> [WHAT THE TASK REQUIRES]:
Search the data for the word "shown". Reproduce every line where it is found.

--- GIVEN RECORDS ---

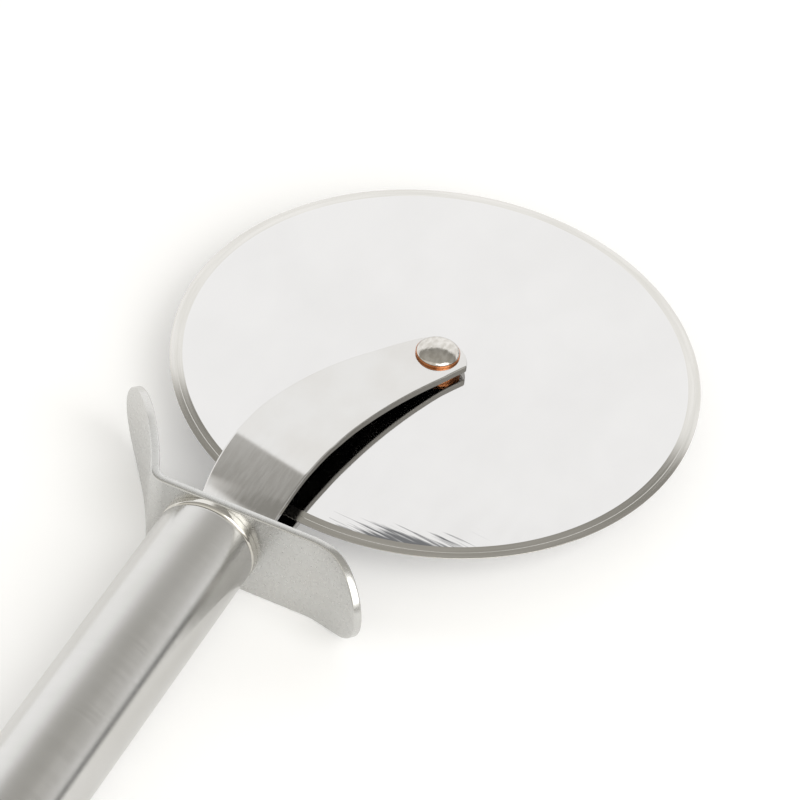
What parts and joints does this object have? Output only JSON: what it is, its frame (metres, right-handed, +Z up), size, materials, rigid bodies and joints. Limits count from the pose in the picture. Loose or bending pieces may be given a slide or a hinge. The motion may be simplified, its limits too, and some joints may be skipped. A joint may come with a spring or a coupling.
{
  "type": "pizza cutter wheel",
  "caption": "Pizza cutter with a sharpened steel wheel on a riveted axle, a cranked fork, a bent finger guard and a tubular steel handle.",
  "frame": {"origin": "on the ground under the handle's axis, in the middle of the guard sheet's lower edge, with the cutter lying on its side", "axes": "+X along the handle towards the wheel, +Y to the left of the handle, +Z up, square to the wheel's faces"},
  "size_m": [0.2423, 0.0999, 0.019],
  "materials": {
    "polished_steel": "mirror polished stainless steel",
    "sheet_steel": "smooth cold-rolled stainless sheet, lightly polished",
    "satin_steel": "satin stainless steel with polished edges",
    "brushed_steel": "stainless steel brushed round the tube",
    "rivet_steel": "bright steel with tool marks",
    "screw_steel": "plain stainless steel",
    "copper": "bare copper"
  },
  "bodies": {
    "cutter_body": {"axle_rivet": "rivet_steel", "axle_sleeve": "rivet_steel", "end_cap": "polished_steel", "finger_guard": "satin_steel", "fork": "sheet_steel", "fork_screw": "screw_steel", "front_plug": "polished_steel", "handle_tube": "brushed_steel", "lock_washer": "screw_steel", "lower_head_washer": "copper", "lower_spacer_washer": "copper", "upper_head_washer": "copper", "upper_spacer_washer": "copper"},
    "wheel": {"cutting_wheel": "polished_steel"}
  },
  "joints": [
    {"name": "wheel_spin", "type": "hinge", "parent": "cutter_body", "child": "wheel", "pos_m": [0.0608, -0.01635, 0.0095], "axis": [0, 0, 1], "continuous": true}
  ]
}
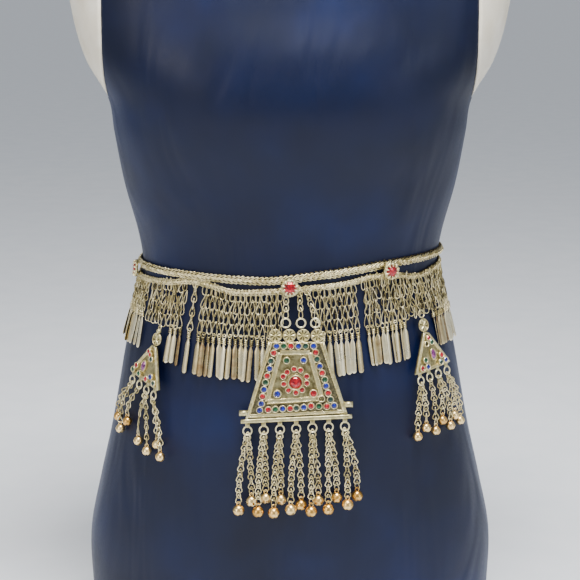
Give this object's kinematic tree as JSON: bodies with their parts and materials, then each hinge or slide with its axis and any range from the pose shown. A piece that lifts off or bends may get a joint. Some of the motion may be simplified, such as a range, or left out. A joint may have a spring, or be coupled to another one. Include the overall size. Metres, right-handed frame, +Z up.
{
  "type": "belly dance hip belt on a limbless dress form",
  "caption": "Metal hip belt of woven wire braids, link curtains with leaf fringe, and hanging jewelled pendants with bell tassels, worn on a limbless torso dress form.",
  "frame": {"origin": "middle of the flat underside of the dress form", "axes": "+Z up through the neck, the belt's front and centre pendant face -Y, +X to the right as seen from the front"},
  "size_m": [0.374, 0.2464, 0.76],
  "materials": {
    "satin_cover": "dark blue satin cover of the dress form, soft sheen",
    "cap_plastic": "plain cream plastic",
    "white_metal": "tarnished nickel silver, hand worked, dark in the recesses",
    "leaf_metal": "hammered nickel silver blades, worn bright",
    "bell_metal": "aged brass bells on nickel silver chain",
    "red_glass": "faceted red glass in raised metal settings"
  },
  "bodies": {
    "form_and_belt": {"form_torso": "satin_cover", "arm_cap_left": "cap_plastic", "arm_cap_right": "cap_plastic", "upper_braid_left": "white_metal", "upper_braid_front": "white_metal", "upper_braid_right": "white_metal", "lower_braid_left": "white_metal", "lower_braid_front": "white_metal", "lower_braid_right": "white_metal", "stud_left": "white_metal", "stud_centre": "white_metal", "stud_right": "white_metal", "net_side_left": "white_metal", "net_hip_left": "white_metal", "net_front_left": "white_metal", "net_front_right": "white_metal", "net_hip_right": "white_metal", "net_side_right": "white_metal", "leaves_side_left": "leaf_metal", "leaves_hip_left": "leaf_metal", "leaves_front_left": "leaf_metal", "leaves_front_right": "leaf_metal", "leaves_hip_right": "leaf_metal", "leaves_side_right": "leaf_metal", "strand_left": "leaf_metal", "strand_centre_1": "white_metal", "strand_centre_2": "white_metal", "strand_centre_3": "white_metal", "back_ring": "white_metal", "back_hook": "white_metal"},
    "centre_pendant": {"centre_plate": "white_metal", "centre_boss": "red_glass", "centre_bar": "white_metal", "centre_rosette_1": "white_metal", "centre_rosette_2": "white_metal", "centre_rosette_3": "white_metal", "centre_rosette_4": "white_metal", "centre_ring_1": "white_metal", "centre_ring_2": "white_metal", "centre_ring_3": "white_metal", "centre_tassel_1": "bell_metal", "centre_tassel_2": "bell_metal", "centre_tassel_3": "bell_metal", "centre_tassel_4": "bell_metal", "centre_tassel_5": "bell_metal", "centre_tassel_6": "bell_metal", "centre_tassel_7": "bell_metal"},
    "left_pendant": {"left_plate": "white_metal", "left_rosette": "white_metal", "left_tassel_1": "bell_metal", "left_tassel_2": "bell_metal", "left_tassel_3": "bell_metal", "left_tassel_4": "bell_metal"},
    "right_pendant": {"right_plate": "white_metal", "right_rosette": "white_metal", "right_ring": "white_metal", "right_tassel_1": "bell_metal", "right_tassel_2": "bell_metal", "right_tassel_3": "bell_metal", "right_tassel_4": "bell_metal"}
  },
  "joints": [
    {"name": "centre_swing", "type": "hinge", "parent": "form_and_belt", "child": "centre_pendant", "pos_m": [0.005, -0.10286, 0.2985], "axis": [-1, 0, 0], "range_deg": [0, 60]},
    {"name": "left_swing", "type": "hinge", "parent": "form_and_belt", "child": "left_pendant", "pos_m": [-0.10689, -0.06866, 0.28439], "axis": [-0.7516, 0.6596, 0], "range_deg": [0, 50]},
    {"name": "right_swing", "type": "hinge", "parent": "form_and_belt", "child": "right_pendant", "pos_m": [0.10804, -0.06343, 0.29649], "axis": [-0.7334, -0.6798, 0], "range_deg": [0, 50]}
  ]
}
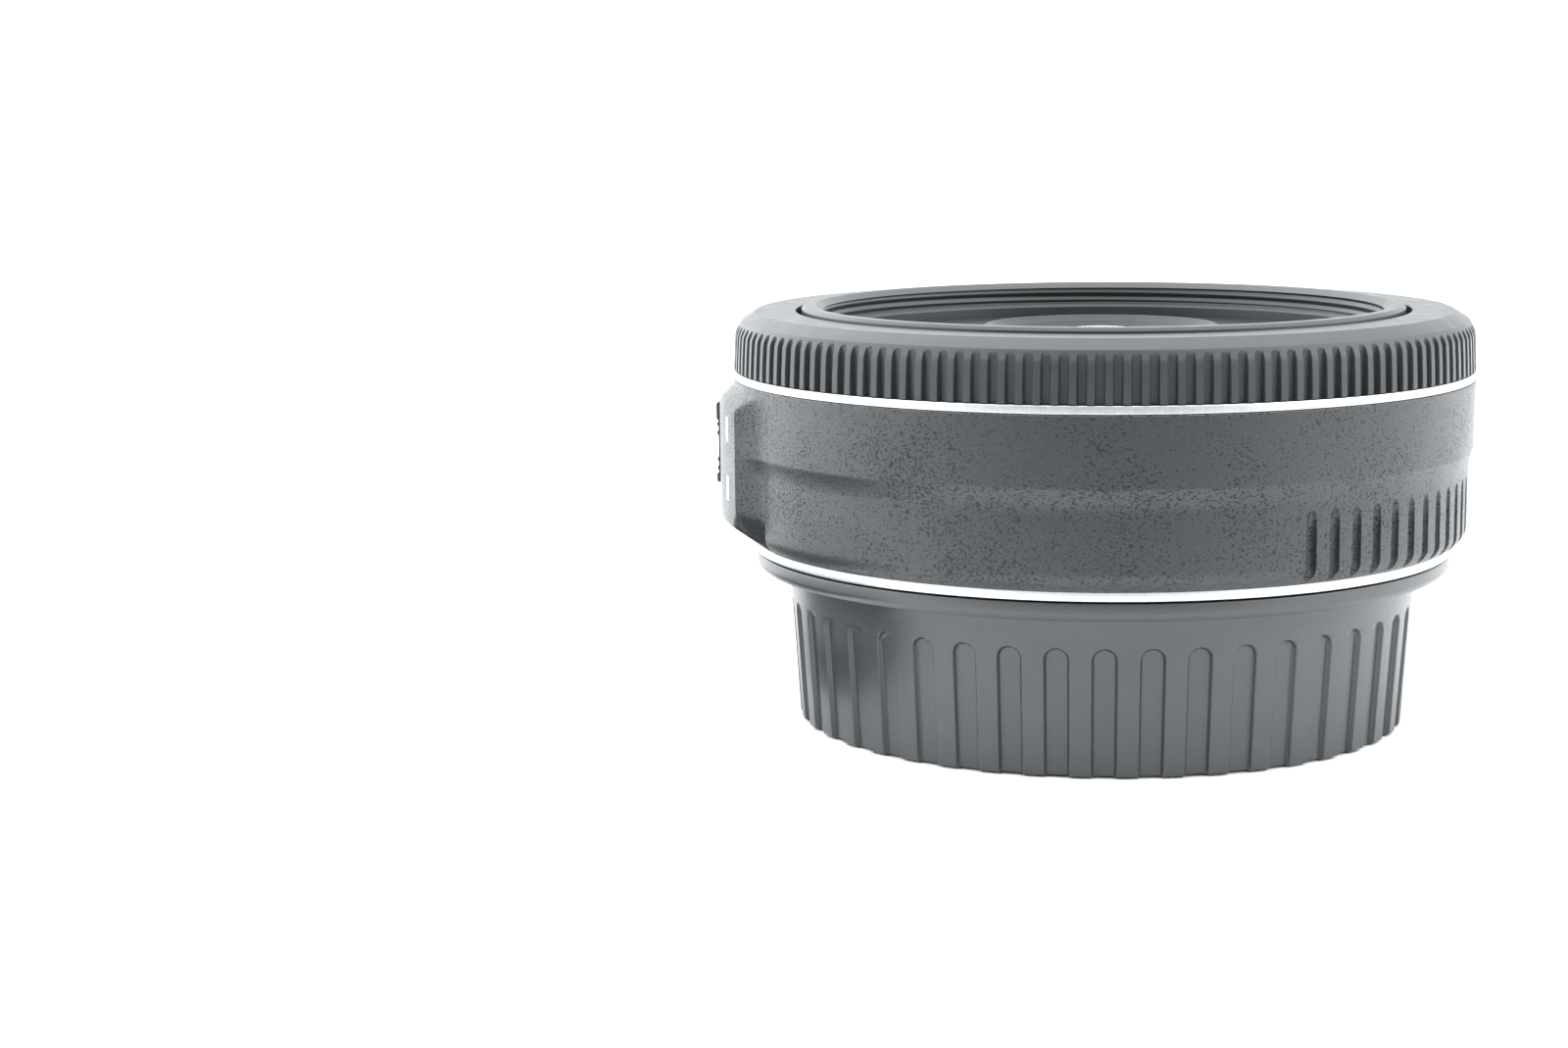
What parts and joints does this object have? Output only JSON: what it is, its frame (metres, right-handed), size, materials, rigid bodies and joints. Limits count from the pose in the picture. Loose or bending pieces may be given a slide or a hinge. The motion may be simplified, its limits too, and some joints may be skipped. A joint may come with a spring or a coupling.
{
  "type": "prime camera lens",
  "caption": "Slim autofocus prime lens on its bayonet rear cap, with ribbed focus ring, focus-mode switch, extending lens unit, iris diaphragm and threaded front rim.",
  "frame": {"origin": "centre of the rear cap's flat end, which is on the optical axis", "axes": "+Z along the optical axis towards the subject; -Y towards the top of the lens in use; -X towards the focus-mode switch"},
  "size_m": [0.0699, 0.0682, 0.0385],
  "materials": {
    "barrel_plastic": "fine leathery grain, satin black",
    "ring_plastic": "smooth satin black",
    "cap_plastic": "fine matt black moulding",
    "inner_plastic": "matt black, anti-reflective",
    "blade_steel": "blackened thin steel",
    "satin_silver": "satin turned silver",
    "plain_steel": "plain steel",
    "gold": "gold plated",
    "board": "green solder mask",
    "chip": "moulded chip package",
    "gear_nylon": "natural nylon",
    "coated_glass": "anti-reflection coated optical glass"
  },
  "bodies": {
    "lens_body": {"barrel_shell": "barrel_plastic", "front_trim_ring": "satin_silver", "mount_plate": "satin_silver", "mount_screw_1": "plain_steel", "mount_screw_2": "plain_steel", "mount_screw_3": "plain_steel", "mount_screw_4": "plain_steel", "rear_baffle": "inner_plastic", "contact_block": "inner_plastic", "contact_pin_1": "gold", "contact_pin_2": "gold", "contact_pin_3": "gold", "contact_pin_4": "gold", "contact_pin_5": "gold", "contact_pin_6": "gold", "contact_pin_7": "gold", "main_frame": "inner_plastic", "frame_screw_1": "plain_steel", "frame_screw_2": "plain_steel", "frame_screw_3": "plain_steel", "encoder_sensor": "chip", "circuit_board": "board", "controller_chip": "chip", "switch_board": "board", "gear_plate": "plain_steel", "idler_post": "plain_steel", "motor_plate": "plain_steel", "focus_motor": "plain_steel"},
    "focus_ring": {"focus_ring_grip": "ring_plastic", "encoder_comb": "inner_plastic"},
    "cam_sleeve": {"cam_sleeve": "inner_plastic"},
    "idler_gear": {"idler_gear": "gear_nylon"},
    "motor_pinion": {"motor_pinion": "gear_nylon"},
    "lens_unit": {"front_barrel": "ring_plastic", "name_ring": "ring_plastic", "front_bezel": "ring_plastic", "front_cell": "inner_plastic", "rear_cell": "inner_plastic", "rear_retainer": "inner_plastic", "front_element": "coated_glass", "second_element": "coated_glass", "third_element": "coated_glass", "fourth_element": "coated_glass", "fifth_element": "coated_glass", "rear_element": "coated_glass", "iris_housing": "inner_plastic", "iris_cover": "inner_plastic", "aperture_motor": "plain_steel"},
    "aperture_pinion": {"aperture_pinion": "gear_nylon"},
    "iris_drive_ring": {"iris_drive_ring": "inner_plastic"},
    "iris_blade_1": {"iris_blade_1": "blade_steel"},
    "iris_blade_2": {"iris_blade_2": "blade_steel"},
    "iris_blade_3": {"iris_blade_3": "blade_steel"},
    "iris_blade_4": {"iris_blade_4": "blade_steel"},
    "iris_blade_5": {"iris_blade_5": "blade_steel"},
    "iris_blade_6": {"iris_blade_6": "blade_steel"},
    "iris_blade_7": {"iris_blade_7": "blade_steel"},
    "focus_mode_switch": {"focus_mode_switch": "ring_plastic"},
    "rear_cap": {"rear_cap": "cap_plastic"}
  },
  "joints": [
    {"name": "focus_ring_turn", "type": "hinge", "parent": "lens_body", "child": "focus_ring", "pos_m": [0, 0, 0.0354], "axis": [0, 0, 1], "continuous": true},
    {"name": "cam_sleeve_turn", "type": "hinge", "parent": "lens_body", "child": "cam_sleeve", "pos_m": [0, 0, 0.0265], "axis": [0, 0, 1], "range_deg": [0, 100]},
    {"name": "lens_unit_slide", "type": "slide", "parent": "lens_body", "child": "lens_unit", "axis": [0, 0, 1], "range_m": [0, 0.005]},
    {"name": "idler_spin", "type": "hinge", "parent": "lens_body", "child": "idler_gear", "pos_m": [0.01801, -0.0104, 0.0198], "axis": [0, 0, 1], "range_deg": [0, 389]},
    {"name": "motor_pinion_spin", "type": "hinge", "parent": "lens_body", "child": "motor_pinion", "pos_m": [0.0205, -0.0003, 0.0198], "axis": [0, 0, 1], "range_deg": [-875.1, 0]},
    {"name": "iris_ring_turn", "type": "hinge", "parent": "lens_unit", "child": "iris_drive_ring", "pos_m": [0, 0, 0.0284], "axis": [0, 0, 1], "range_deg": [0, 20]},
    {"name": "aperture_pinion_spin", "type": "hinge", "parent": "lens_unit", "child": "aperture_pinion", "pos_m": [-0.01472, 0.0085, 0.0284], "axis": [0, 0, 1], "range_deg": [-150.1, 0]},
    {"name": "iris_blade_1_swing", "type": "hinge", "parent": "lens_unit", "child": "iris_blade_1", "pos_m": [0, -0.0108, 0.0263], "axis": [0, 0, 1], "range_deg": [0, 26.1]},
    {"name": "iris_blade_2_swing", "type": "hinge", "parent": "lens_unit", "child": "iris_blade_2", "pos_m": [0.00844, -0.00673, 0.02652], "axis": [0, 0, 1], "range_deg": [0, 26.1]},
    {"name": "iris_blade_3_swing", "type": "hinge", "parent": "lens_unit", "child": "iris_blade_3", "pos_m": [0.01053, 0.0024, 0.02674], "axis": [0, 0, 1], "range_deg": [0, 26.1]},
    {"name": "iris_blade_4_swing", "type": "hinge", "parent": "lens_unit", "child": "iris_blade_4", "pos_m": [0.00469, 0.00973, 0.02696], "axis": [0, 0, 1], "range_deg": [0, 26.1]},
    {"name": "iris_blade_5_swing", "type": "hinge", "parent": "lens_unit", "child": "iris_blade_5", "pos_m": [-0.00469, 0.00973, 0.02718], "axis": [0, 0, 1], "range_deg": [0, 26.1]},
    {"name": "iris_blade_6_swing", "type": "hinge", "parent": "lens_unit", "child": "iris_blade_6", "pos_m": [-0.01053, 0.0024, 0.0274], "axis": [0, 0, 1], "range_deg": [0, 26.1]},
    {"name": "iris_blade_7_swing", "type": "hinge", "parent": "lens_unit", "child": "iris_blade_7", "pos_m": [-0.00844, -0.00673, 0.02762], "axis": [0, 0, 1], "range_deg": [0, 26.1]},
    {"name": "focus_mode_slide", "type": "slide", "parent": "lens_body", "child": "focus_mode_switch", "axis": [0, 0, -1], "range_m": [0, 0.002]},
    {"name": "rear_cap_twist", "type": "hinge", "parent": "lens_body", "child": "rear_cap", "pos_m": [0, 0, 0.0078], "axis": [0, 0, -1], "range_deg": [0, 60]}
  ],
  "couplings": [
    {"joint": "lens_unit_slide", "follows": "cam_sleeve_turn", "m_per_rad": 0.0028645},
    {"joint": "idler_spin", "follows": "cam_sleeve_turn", "ratio": 3.8889},
    {"joint": "motor_pinion_spin", "follows": "cam_sleeve_turn", "ratio": -8.75},
    {"joint": "aperture_pinion_spin", "follows": "iris_ring_turn", "ratio": -7.5},
    {"joint": "iris_blade_1_swing", "follows": "iris_ring_turn", "ratio": 1.3},
    {"joint": "iris_blade_2_swing", "follows": "iris_ring_turn", "ratio": 1.3},
    {"joint": "iris_blade_3_swing", "follows": "iris_ring_turn", "ratio": 1.3},
    {"joint": "iris_blade_4_swing", "follows": "iris_ring_turn", "ratio": 1.3},
    {"joint": "iris_blade_5_swing", "follows": "iris_ring_turn", "ratio": 1.3},
    {"joint": "iris_blade_6_swing", "follows": "iris_ring_turn", "ratio": 1.3},
    {"joint": "iris_blade_7_swing", "follows": "iris_ring_turn", "ratio": 1.3}
  ]
}
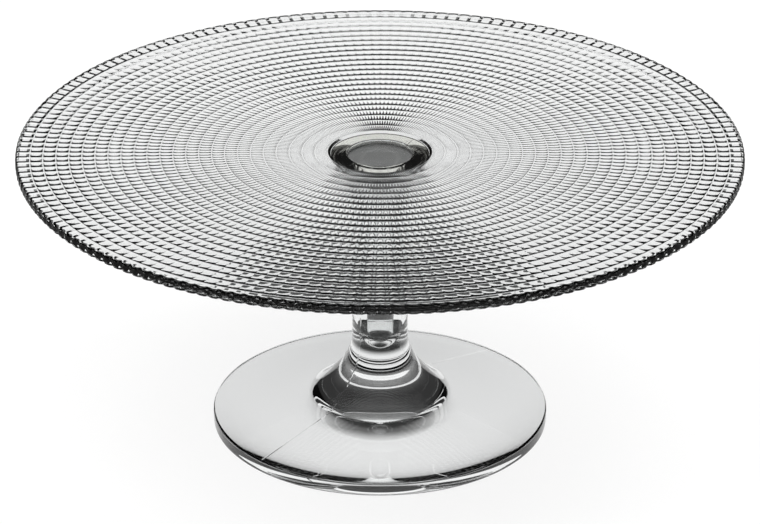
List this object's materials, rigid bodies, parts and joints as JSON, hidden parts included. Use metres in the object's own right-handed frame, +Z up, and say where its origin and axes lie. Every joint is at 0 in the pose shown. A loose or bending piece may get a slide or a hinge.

---

> [TASK OUTPUT]:
Give this object's kinematic tree as JSON: bodies with their parts and materials, then each hinge or slide with its axis and any range from the pose shown. A piece that lifts off or bends may get a joint. Some of the motion may be simplified, such as a range, or left out. A joint may have a spring, or be coupled to another one. Include the overall size. Metres, right-handed frame, +Z up.
List this object's materials, rigid bodies, parts and joints as JSON, hidden parts included. Use metres in the object's own right-handed frame, +Z up, and say where its origin and axes lie. Every joint is at 0 in the pose shown. A loose or bending piece may get a slide or a hinge.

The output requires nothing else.